Posted by Craighill Keeper on Sep 27th, 2007

Wow, it’s real! This will be (yet another) book on Maryland’s historic lighthouses. Check out the cover!

Click for full-size image.

As I’m moving along in research (I’ve already collected most of the photos I’ll need), I’ve been kind of sad to see how many cottage-style screwpiles once graced the Bay. I went into both the Nat’l Archives and Coast Guard Historian’s office armed with my list of every current and former MD lighthouse I could dig up, then pulled each file. As I opened some and caught initial glimpses of historic photos, I couldn’t help but whisper “Wowww!” and then instantly feel a pang of regret, knowing the structure no longer existed (or was merely the skeleton foundation). Only three exist now, which I knew, and Thomas Point is the only one left in its original location. The number of those lost is astounding, however. Some were so gorgeous and I would have loved to have seen them live and in person! I was born too late, I guess.

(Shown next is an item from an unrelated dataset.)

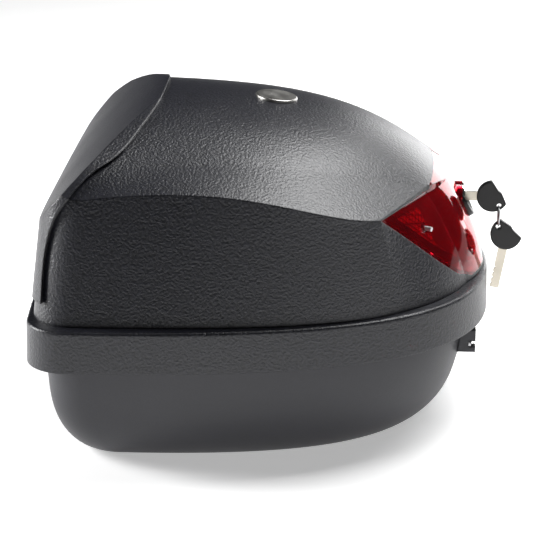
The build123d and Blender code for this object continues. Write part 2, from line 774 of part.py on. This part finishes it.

Now that the Craighill Cup is over, time to get back to organizing my photos and writing captions! Two months to deadline…. I’m going to try to be a little unique in this one and mention the NHLPA and which lighthouses are preserved/maintained and open to the public.

Photography Musings

Posted by Craighill Keeper on Aug 31st, 2007

Over the last several years, I’ve become an avid amateur photographer. I use a Mac laptop and heavily utilized iPhoto as my “organizer”, but the editing capabilities were slim. I then had to purchase a little software gadget called “iPhoto Library Manager” because I filled up my hard drive and had no way to archive photos off and still be able to open them in the iPhoto library (which kept the organization structure). This software allowed me to have multiple iPhoto libraries, so I could have one for baseball, one for lighthouses, one for family trips, etc. and store them on an external firewire drive. Still, I found tagging photos with keywords arduous and a task often ignored. So my photo library became quite a mess as the years went on. My workflow consisted of offloading a card into the local iPhoto on my laptop and creating an album, then at some later date (usually when the hard drive was threatening to fill again), I would copy the album to a library on the external drive and then go through and delete the original photos on the hard drive. Time-consuming and not fun.

Then my mom (a 35mm photographer who is just entering the digital world) suggested I start shooting in RAW mode after being shown all the capabilities. That was fine and good, but I had to use a converter for my Canon’s CR2 RAW files before I could then use the photos in Photoshop. Blah - again, too much.